Here’s Java code that performs this computation. By making use of the high symmetry of the problem and dropping terms with exponents above $9$, it never needs to retain more than $227$ terms at a time, so the computation doesn’t take long. The result is that there are $779371552365370814877373251723600$ admissible configurations. Thus the probability that no two adjacent tiles have the same colour is
$$ \frac{9!^6\cdot779371552365370814877373251723600}{54!}=\frac{240814346917986285649911399}{31237598017434328973915592130000}\approx7.71\cdot10^{-6}\;. $$
To check this for plausibility, note that there are $72$ pairs of adjacent tiles and each has a probability of $\frac{9-1}{54-1}=\frac8{53}$ of being monochromatic. If we pretend that these events are all independent, we can estimate the probability of none of them occurring by $\left(\frac{45}{53}\right)^{72}\approx7.65\cdot10^{-6}$, in good agreement with the computation. That the exact probability is slightly higher is plausible, since one might expect positive correlation among the monochromatic pairs – both because a monochromatic $2\times2$ square produces $4$ monochromatic pairs with a probability of roughly $6^{-3}$ instead of $6^{-4}$, and because lots of other pairs being monochromatic makes the distribution of the remaining colours slightly more unbalanced.
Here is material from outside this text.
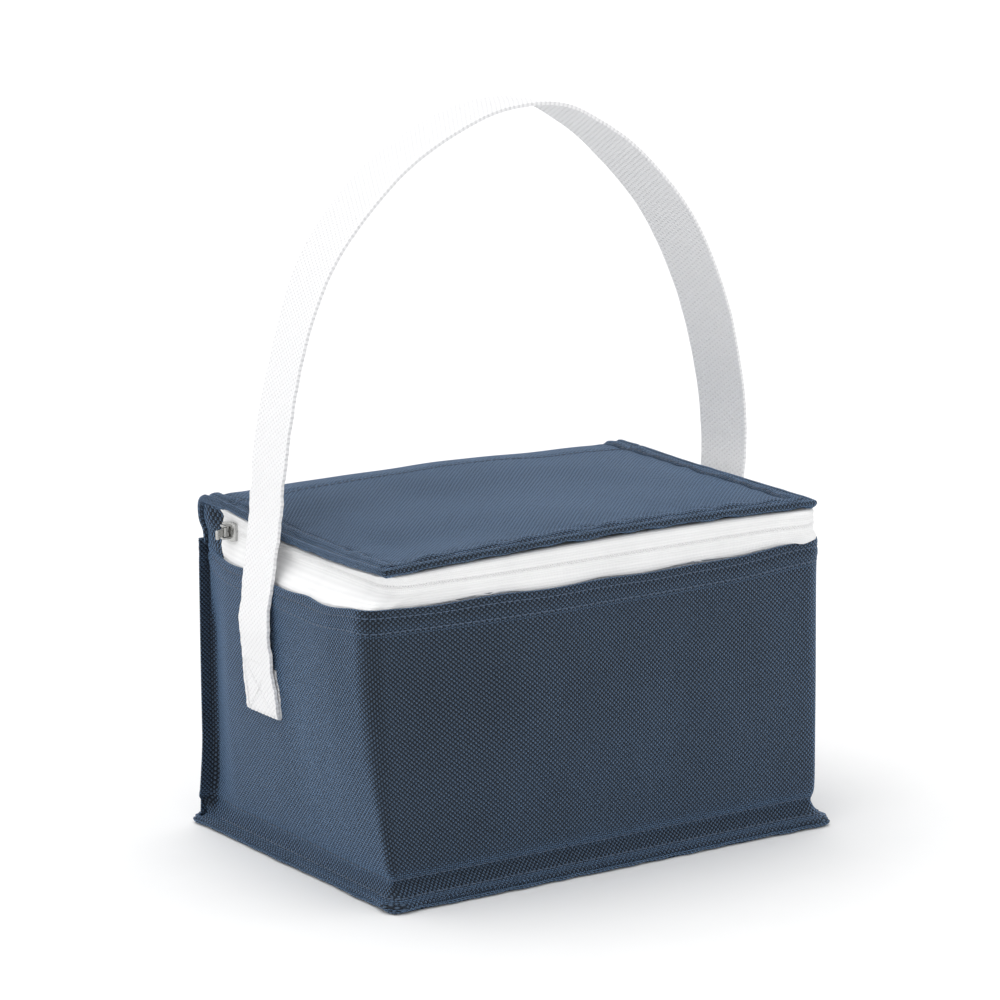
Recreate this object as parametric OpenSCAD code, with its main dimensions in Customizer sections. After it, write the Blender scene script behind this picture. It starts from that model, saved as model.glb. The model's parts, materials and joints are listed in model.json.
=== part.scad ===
// Insulated cooler bag with a zipped lid and a webbing carrying strap.
// Millimetres. X runs along the long front, -Y is the front, +Z is up.
// The origin is the centre of the base, on the surface that the bag stands on.

/* [Bag] */
// Outside width of the walls
bag_w = 205; // [160:1:320]
// Outside depth of the walls
bag_d = 143; // [110:1:240]
// Height from the floor to the top of the closed lid
bag_h = 136; // [100:1:260]
// Radius of the two front corners, seen from above
corner_r = 10; // [6:0.5:20]
// Width of the turned-out seam around the base
base_seam_w = 4; // [2:0.5:8]
// Width of the turned-out seam at each back corner
back_seam_w = 3; // [1:0.5:6]
// Height of the doubled hem along the top of the walls
hem_h = 12; // [9:0.5:20]

/* [Layers] */
// Thickness of the outer cloth
cloth_t = 0.7; // [0.4:0.1:1.2]
// Thickness of the insulating foam
foam_t = 4; // [2:0.5:8]
// Thickness of the inner lining
lining_t = 0.4; // [0.2:0.1:0.8]
// Clearance between two layers that lie together
ply_gap = 0.1; // [0.05:0.05:0.3]

/* [Lid] */
// Radius of the cloth fold that the lid hinges on
fold_r = 7; // [5:0.5:12]
// Clearance of the lid around the fold
hinge_gap = 0.3; // [0.2:0.1:1]
// Height of the folded rim along the lid's edge
rim_h = 2.2; // [1.4:0.1:4]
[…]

Here’s Java code that performs a simulation to check the result. In a sample of one billion configurations, it found 7728 without monochromatic pairs, for an estimated probability of $7.73\cdot10^{-6}$, again in good agreement with the computation.
To answer your question, which asks for the complementary probability of at least one pair of adjacent tiles having the same colour: The probability for this is about $0.99999229$.